** Begin **
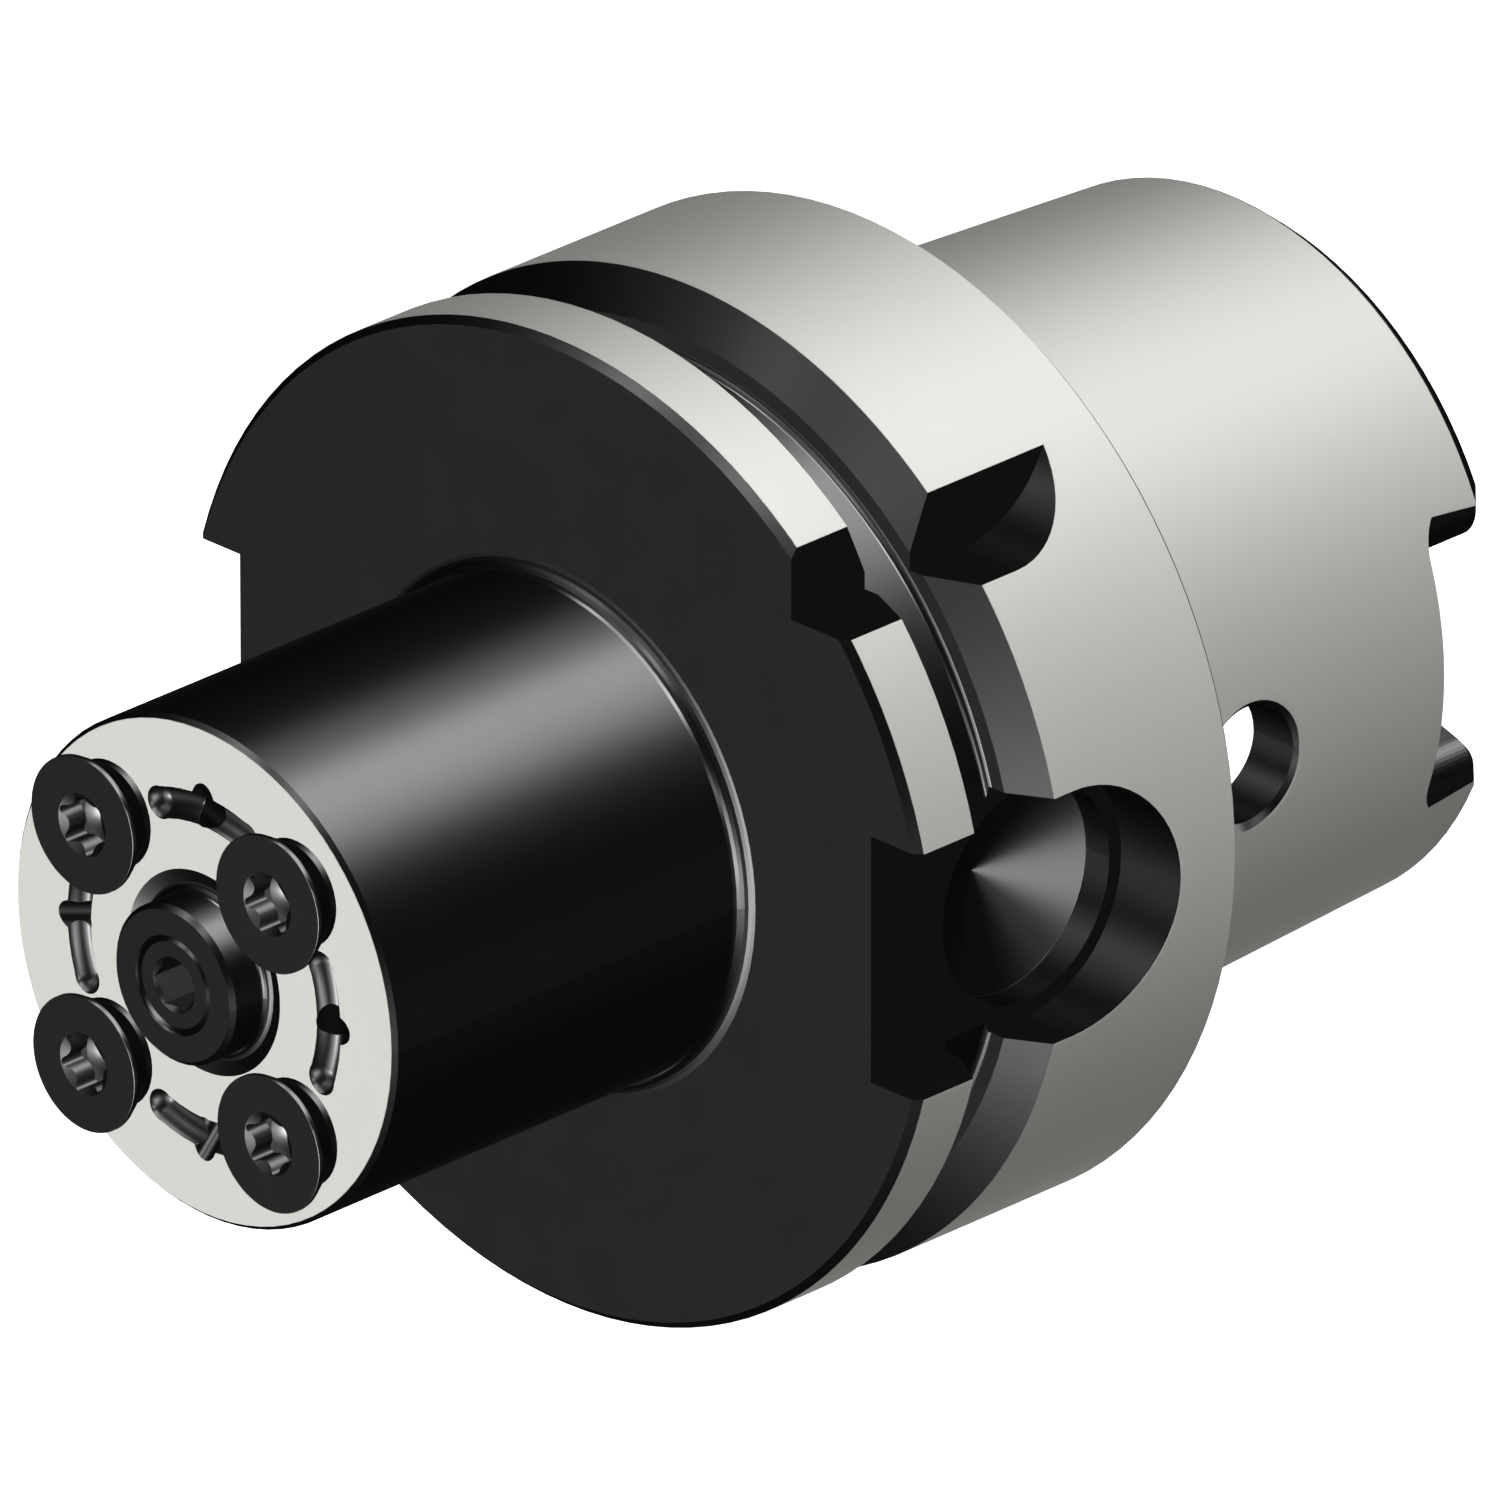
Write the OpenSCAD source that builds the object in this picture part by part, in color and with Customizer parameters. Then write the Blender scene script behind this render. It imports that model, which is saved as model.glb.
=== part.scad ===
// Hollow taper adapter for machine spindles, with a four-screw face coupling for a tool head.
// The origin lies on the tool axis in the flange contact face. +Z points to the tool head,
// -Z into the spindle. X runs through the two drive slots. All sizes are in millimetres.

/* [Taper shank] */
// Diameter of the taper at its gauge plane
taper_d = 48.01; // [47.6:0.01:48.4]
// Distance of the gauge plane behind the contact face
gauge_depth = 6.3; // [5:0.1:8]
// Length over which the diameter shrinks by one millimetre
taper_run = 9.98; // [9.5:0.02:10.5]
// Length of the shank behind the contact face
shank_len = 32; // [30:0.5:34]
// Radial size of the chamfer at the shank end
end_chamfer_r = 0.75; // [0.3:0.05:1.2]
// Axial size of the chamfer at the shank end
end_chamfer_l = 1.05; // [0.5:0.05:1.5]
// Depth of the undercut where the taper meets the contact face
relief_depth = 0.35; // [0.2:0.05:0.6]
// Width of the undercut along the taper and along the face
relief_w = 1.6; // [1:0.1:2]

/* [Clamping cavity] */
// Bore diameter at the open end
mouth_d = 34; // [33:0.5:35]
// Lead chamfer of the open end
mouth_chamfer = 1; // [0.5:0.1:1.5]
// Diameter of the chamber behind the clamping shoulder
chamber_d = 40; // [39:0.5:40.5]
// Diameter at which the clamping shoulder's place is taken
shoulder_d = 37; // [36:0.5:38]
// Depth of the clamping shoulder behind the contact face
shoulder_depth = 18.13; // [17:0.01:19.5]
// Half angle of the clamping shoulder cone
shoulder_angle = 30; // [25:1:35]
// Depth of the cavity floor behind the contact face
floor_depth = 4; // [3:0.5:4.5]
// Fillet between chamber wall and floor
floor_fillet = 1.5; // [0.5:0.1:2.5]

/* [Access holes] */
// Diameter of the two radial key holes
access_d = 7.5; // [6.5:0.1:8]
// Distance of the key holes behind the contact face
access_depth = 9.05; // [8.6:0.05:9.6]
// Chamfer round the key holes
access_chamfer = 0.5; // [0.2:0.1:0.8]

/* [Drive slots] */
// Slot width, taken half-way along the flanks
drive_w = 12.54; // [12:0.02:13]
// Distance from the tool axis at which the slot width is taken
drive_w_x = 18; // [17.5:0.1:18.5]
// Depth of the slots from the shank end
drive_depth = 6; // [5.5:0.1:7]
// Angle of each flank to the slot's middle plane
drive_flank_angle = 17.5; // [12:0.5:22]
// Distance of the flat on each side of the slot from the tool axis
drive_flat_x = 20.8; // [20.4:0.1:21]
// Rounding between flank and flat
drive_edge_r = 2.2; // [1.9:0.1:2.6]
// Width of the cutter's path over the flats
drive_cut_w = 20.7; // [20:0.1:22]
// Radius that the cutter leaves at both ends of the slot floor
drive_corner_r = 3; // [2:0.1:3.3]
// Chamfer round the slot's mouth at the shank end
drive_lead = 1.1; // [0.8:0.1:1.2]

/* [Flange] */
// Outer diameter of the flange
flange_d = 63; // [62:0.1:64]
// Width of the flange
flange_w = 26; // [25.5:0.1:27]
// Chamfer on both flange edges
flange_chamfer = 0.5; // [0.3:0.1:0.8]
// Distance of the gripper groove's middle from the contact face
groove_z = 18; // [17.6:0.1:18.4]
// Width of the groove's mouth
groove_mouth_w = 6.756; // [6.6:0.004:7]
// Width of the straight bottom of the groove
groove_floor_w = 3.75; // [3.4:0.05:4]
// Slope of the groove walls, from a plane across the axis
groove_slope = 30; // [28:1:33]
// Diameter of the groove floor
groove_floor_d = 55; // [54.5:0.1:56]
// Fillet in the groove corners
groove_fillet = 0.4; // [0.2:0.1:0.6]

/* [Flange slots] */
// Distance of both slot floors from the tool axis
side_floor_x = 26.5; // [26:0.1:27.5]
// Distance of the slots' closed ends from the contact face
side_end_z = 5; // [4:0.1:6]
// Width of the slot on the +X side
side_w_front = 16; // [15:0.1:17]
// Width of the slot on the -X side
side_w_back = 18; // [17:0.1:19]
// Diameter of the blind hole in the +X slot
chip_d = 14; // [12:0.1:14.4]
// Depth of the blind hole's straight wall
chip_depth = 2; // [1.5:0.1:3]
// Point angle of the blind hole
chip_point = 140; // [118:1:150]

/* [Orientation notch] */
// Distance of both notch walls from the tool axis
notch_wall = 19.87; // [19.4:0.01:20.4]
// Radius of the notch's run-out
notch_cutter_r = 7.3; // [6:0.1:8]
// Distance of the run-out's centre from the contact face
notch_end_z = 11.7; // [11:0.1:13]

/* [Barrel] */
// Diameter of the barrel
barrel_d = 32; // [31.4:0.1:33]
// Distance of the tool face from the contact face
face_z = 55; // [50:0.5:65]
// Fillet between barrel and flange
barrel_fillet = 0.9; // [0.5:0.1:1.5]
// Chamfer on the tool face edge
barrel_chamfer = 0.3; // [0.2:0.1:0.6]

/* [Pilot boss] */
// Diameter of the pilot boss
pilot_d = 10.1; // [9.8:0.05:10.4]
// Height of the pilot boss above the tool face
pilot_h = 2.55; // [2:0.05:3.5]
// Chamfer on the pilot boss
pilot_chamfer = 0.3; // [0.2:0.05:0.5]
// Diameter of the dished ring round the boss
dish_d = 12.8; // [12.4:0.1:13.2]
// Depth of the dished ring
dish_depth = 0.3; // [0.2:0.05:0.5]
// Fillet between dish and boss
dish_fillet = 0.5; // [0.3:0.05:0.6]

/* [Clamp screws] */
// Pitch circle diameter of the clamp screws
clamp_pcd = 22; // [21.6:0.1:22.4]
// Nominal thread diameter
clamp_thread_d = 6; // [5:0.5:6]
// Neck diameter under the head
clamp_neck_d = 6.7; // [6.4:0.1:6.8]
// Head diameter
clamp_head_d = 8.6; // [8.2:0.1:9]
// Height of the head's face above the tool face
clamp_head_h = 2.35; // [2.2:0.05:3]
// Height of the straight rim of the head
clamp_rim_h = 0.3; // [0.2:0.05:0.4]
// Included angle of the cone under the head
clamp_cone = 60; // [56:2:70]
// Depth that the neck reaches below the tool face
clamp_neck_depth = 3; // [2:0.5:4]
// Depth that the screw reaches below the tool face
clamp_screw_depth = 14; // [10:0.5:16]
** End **
— Aim —
Restate the whole listing exactly, leaving out nothing.

— Reply to the task —
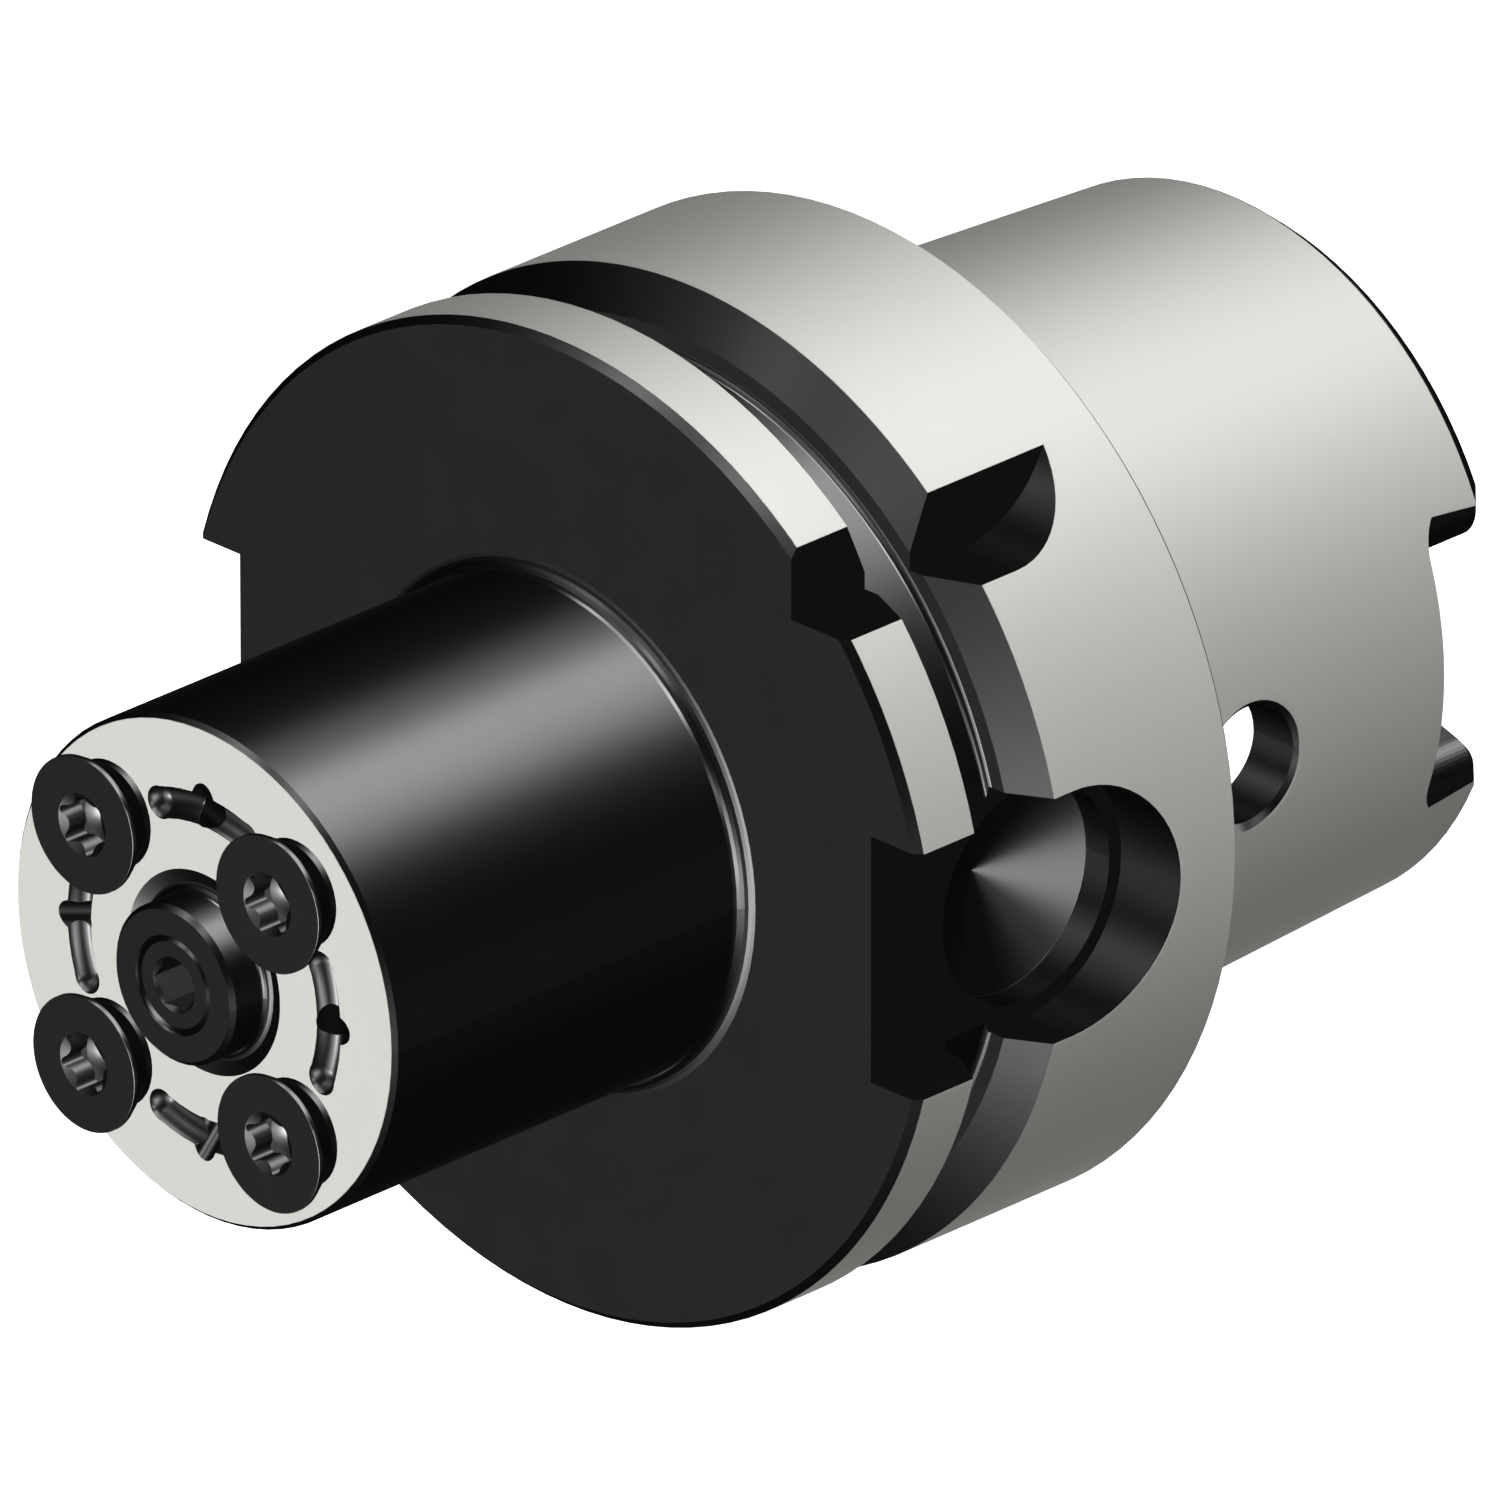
Write the OpenSCAD source that builds the object in this picture part by part, in color and with Customizer parameters. Then write the Blender scene script behind this render. It imports that model, which is saved as model.glb.
=== part.scad ===
// Hollow taper adapter for machine spindles, with a four-screw face coupling for a tool head.
// The origin lies on the tool axis in the flange contact face. +Z points to the tool head,
// -Z into the spindle. X runs through the two drive slots. All sizes are in millimetres.

/* [Taper shank] */
// Diameter of the taper at its gauge plane
taper_d = 48.01; // [47.6:0.01:48.4]
// Distance of the gauge plane behind the contact face
gauge_depth = 6.3; // [5:0.1:8]
// Length over which the diameter shrinks by one millimetre
taper_run = 9.98; // [9.5:0.02:10.5]
// Length of the shank behind the contact face
shank_len = 32; // [30:0.5:34]
// Radial size of the chamfer at the shank end
end_chamfer_r = 0.75; // [0.3:0.05:1.2]
// Axial size of the chamfer at the shank end
end_chamfer_l = 1.05; // [0.5:0.05:1.5]
// Depth of the undercut where the taper meets the contact face
relief_depth = 0.35; // [0.2:0.05:0.6]
// Width of the undercut along the taper and along the face
relief_w = 1.6; // [1:0.1:2]

/* [Clamping cavity] */
// Bore diameter at the open end
mouth_d = 34; // [33:0.5:35]
// Lead chamfer of the open end
mouth_chamfer = 1; // [0.5:0.1:1.5]
// Diameter of the chamber behind the clamping shoulder
chamber_d = 40; // [39:0.5:40.5]
// Diameter at which the clamping shoulder's place is taken
shoulder_d = 37; // [36:0.5:38]
// Depth of the clamping shoulder behind the contact face
shoulder_depth = 18.13; // [17:0.01:19.5]
// Half angle of the clamping shoulder cone
shoulder_angle = 30; // [25:1:35]
// Depth of the cavity floor behind the contact face
floor_depth = 4; // [3:0.5:4.5]
// Fillet between chamber wall and floor
floor_fillet = 1.5; // [0.5:0.1:2.5]

/* [Access holes] */
// Diameter of the two radial key holes
access_d = 7.5; // [6.5:0.1:8]
// Distance of the key holes behind the contact face
access_depth = 9.05; // [8.6:0.05:9.6]
// Chamfer round the key holes
access_chamfer = 0.5; // [0.2:0.1:0.8]

/* [Drive slots] */
// Slot width, taken half-way along the flanks
drive_w = 12.54; // [12:0.02:13]
// Distance from the tool axis at which the slot width is taken
drive_w_x = 18; // [17.5:0.1:18.5]
// Depth of the slots from the shank end
drive_depth = 6; // [5.5:0.1:7]
// Angle of each flank to the slot's middle plane
drive_flank_angle = 17.5; // [12:0.5:22]
// Distance of the flat on each side of the slot from the tool axis
drive_flat_x = 20.8; // [20.4:0.1:21]
// Rounding between flank and flat
drive_edge_r = 2.2; // [1.9:0.1:2.6]
// Width of the cutter's path over the flats
drive_cut_w = 20.7; // [20:0.1:22]
// Radius that the cutter leaves at both ends of the slot floor
drive_corner_r = 3; // [2:0.1:3.3]
// Chamfer round the slot's mouth at the shank end
drive_lead = 1.1; // [0.8:0.1:1.2]

/* [Flange] */
// Outer diameter of the flange
flange_d = 63; // [62:0.1:64]
// Width of the flange
flange_w = 26; // [25.5:0.1:27]
// Chamfer on both flange edges
flange_chamfer = 0.5; // [0.3:0.1:0.8]
// Distance of the gripper groove's middle from the contact face
groove_z = 18; // [17.6:0.1:18.4]
// Width of the groove's mouth
groove_mouth_w = 6.756; // [6.6:0.004:7]
// Width of the straight bottom of the groove
groove_floor_w = 3.75; // [3.4:0.05:4]
// Slope of the groove walls, from a plane across the axis
groove_slope = 30; // [28:1:33]
// Diameter of the groove floor
groove_floor_d = 55; // [54.5:0.1:56]
// Fillet in the groove corners
groove_fillet = 0.4; // [0.2:0.1:0.6]

/* [Flange slots] */
// Distance of both slot floors from the tool axis
side_floor_x = 26.5; // [26:0.1:27.5]
// Distance of the slots' closed ends from the contact face
side_end_z = 5; // [4:0.1:6]
// Width of the slot on the +X side
side_w_front = 16; // [15:0.1:17]
// Width of the slot on the -X side
side_w_back = 18; // [17:0.1:19]
// Diameter of the blind hole in the +X slot
chip_d = 14; // [12:0.1:14.4]
// Depth of the blind hole's straight wall
chip_depth = 2; // [1.5:0.1:3]
// Point angle of the blind hole
chip_point = 140; // [118:1:150]

/* [Orientation notch] */
// Distance of both notch walls from the tool axis
notch_wall = 19.87; // [19.4:0.01:20.4]
// Radius of the notch's run-out
notch_cutter_r = 7.3; // [6:0.1:8]
// Distance of the run-out's centre from the contact face
notch_end_z = 11.7; // [11:0.1:13]

/* [Barrel] */
// Diameter of the barrel
barrel_d = 32; // [31.4:0.1:33]
// Distance of the tool face from the contact face
face_z = 55; // [50:0.5:65]
// Fillet between barrel and flange
barrel_fillet = 0.9; // [0.5:0.1:1.5]
// Chamfer on the tool face edge
barrel_chamfer = 0.3; // [0.2:0.1:0.6]

/* [Pilot boss] */
// Diameter of the pilot boss
pilot_d = 10.1; // [9.8:0.05:10.4]
// Height of the pilot boss above the tool face
pilot_h = 2.55; // [2:0.05:3.5]
// Chamfer on the pilot boss
pilot_chamfer = 0.3; // [0.2:0.05:0.5]
// Diameter of the dished ring round the boss
dish_d = 12.8; // [12.4:0.1:13.2]
// Depth of the dished ring
dish_depth = 0.3; // [0.2:0.05:0.5]
// Fillet between dish and boss
dish_fillet = 0.5; // [0.3:0.05:0.6]

/* [Clamp screws] */
// Pitch circle diameter of the clamp screws
clamp_pcd = 22; // [21.6:0.1:22.4]
// Nominal thread diameter
clamp_thread_d = 6; // [5:0.5:6]
// Neck diameter under the head
clamp_neck_d = 6.7; // [6.4:0.1:6.8]
// Head diameter
clamp_head_d = 8.6; // [8.2:0.1:9]
// Height of the head's face above the tool face
clamp_head_h = 2.35; // [2.2:0.05:3]
// Height of the straight rim of the head
clamp_rim_h = 0.3; // [0.2:0.05:0.4]
// Included angle of the cone under the head
clamp_cone = 60; // [56:2:70]
// Depth that the neck reaches below the tool face
clamp_neck_depth = 3; // [2:0.5:4]
// Depth that the screw reaches below the tool face
clamp_screw_depth = 14; // [10:0.5:16]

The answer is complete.